Conditions in the iron foundry industry—in particular ductile iron operations—have improved during the 1990s. The U.S. government was interested in replacing many forged steel components with cast ductile iron. Specifically, the U.S. Navy was researching the increased lethality of ductile iron projectiles over those made from steel. Other contractors were looking for less expensive alternatives to forged steel components—in lower stress applications, the mechanical properties of ductile iron suffice. However, more research and development was needed for this material because other, lighter weight materials were replacing ductile iron in lower stress applications. Ductile iron's low production price tag was enticing to both manufacturers and consumers and served as one of the primary incentives for its use.
Cast thermal analysis—also called numerical modeling/simulation—was used to improve quality and productivity in the foundry through pattern design optimization. The benefits of using numerical modeling were substantial, especially in relation to cost savings associated with time and material waste. Computer technology displaced the standard "pour and pray" method of metal casting and helped engineers optimize casting designs.
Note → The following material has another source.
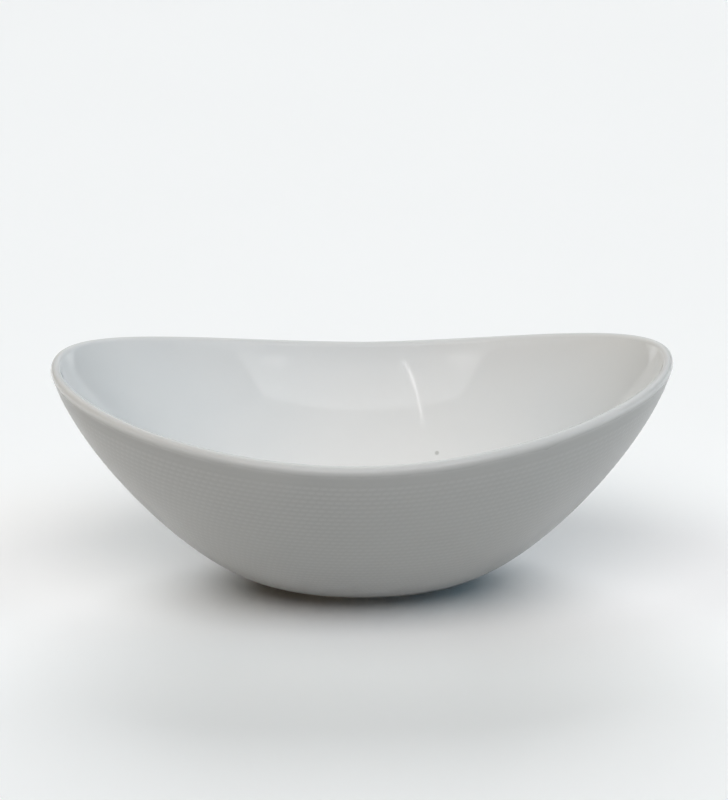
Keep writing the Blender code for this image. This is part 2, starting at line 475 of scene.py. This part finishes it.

For the foundry industry as a whole, the advent of rapid prototyping technology was perhaps one of the most exciting advancements of the 1990s. Rapid prototyping is a computer-integrated method of accelerating the step between design and manufacture of the part. Under normal circumstances, a foundry would take weeks to construct a pattern (and core boxes if necessary) from an original design. With rapid prototyping, this process took only days, in some cases only hours, to create a limited production pattern. The competitive edge this technology offered was substantial, especially considering the accuracy it lent to the price quoting process.